Exercise details »
Print exactly the part opening with the line containing "Model this object" and closing with the line containing "import numpy as np", with both of those lines included.

Information shown »
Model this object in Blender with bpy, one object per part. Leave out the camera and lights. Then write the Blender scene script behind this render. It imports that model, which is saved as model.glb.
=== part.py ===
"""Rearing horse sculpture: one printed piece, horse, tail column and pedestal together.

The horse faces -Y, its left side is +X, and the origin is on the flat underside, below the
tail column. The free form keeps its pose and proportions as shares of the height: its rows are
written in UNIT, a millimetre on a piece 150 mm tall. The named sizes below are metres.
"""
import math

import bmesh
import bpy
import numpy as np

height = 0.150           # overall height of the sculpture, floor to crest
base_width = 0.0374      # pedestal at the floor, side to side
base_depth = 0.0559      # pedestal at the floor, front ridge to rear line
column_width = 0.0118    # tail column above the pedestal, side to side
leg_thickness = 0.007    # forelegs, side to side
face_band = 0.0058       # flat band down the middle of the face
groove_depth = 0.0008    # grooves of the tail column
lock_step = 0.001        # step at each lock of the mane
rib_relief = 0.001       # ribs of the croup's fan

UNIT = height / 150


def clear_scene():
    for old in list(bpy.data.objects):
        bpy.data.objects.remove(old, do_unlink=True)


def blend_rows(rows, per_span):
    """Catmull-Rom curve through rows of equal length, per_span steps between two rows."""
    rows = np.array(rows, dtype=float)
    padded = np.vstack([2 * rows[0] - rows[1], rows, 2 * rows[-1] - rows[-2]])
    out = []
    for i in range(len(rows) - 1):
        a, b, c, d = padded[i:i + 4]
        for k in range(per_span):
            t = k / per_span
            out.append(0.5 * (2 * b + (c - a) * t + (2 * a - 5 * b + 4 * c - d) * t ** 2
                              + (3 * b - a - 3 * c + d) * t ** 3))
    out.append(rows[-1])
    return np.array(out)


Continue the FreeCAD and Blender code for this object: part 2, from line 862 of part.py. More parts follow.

---

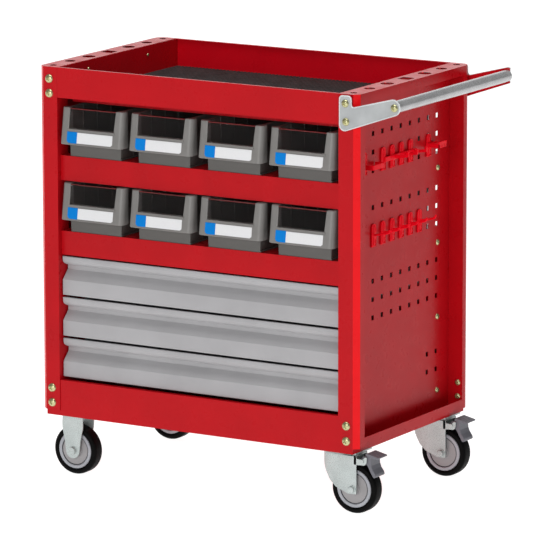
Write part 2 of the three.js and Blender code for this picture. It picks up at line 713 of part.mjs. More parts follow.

Written solution »
Model this object in Blender with bpy, one object per part. Leave out the camera and lights. Then write the Blender scene script behind this render. It imports that model, which is saved as model.glb.
=== part.py ===
"""Rearing horse sculpture: one printed piece, horse, tail column and pedestal together.

The horse faces -Y, its left side is +X, and the origin is on the flat underside, below the
tail column. The free form keeps its pose and proportions as shares of the height: its rows are
written in UNIT, a millimetre on a piece 150 mm tall. The named sizes below are metres.
"""
import math

import bmesh
import bpy
import numpy as np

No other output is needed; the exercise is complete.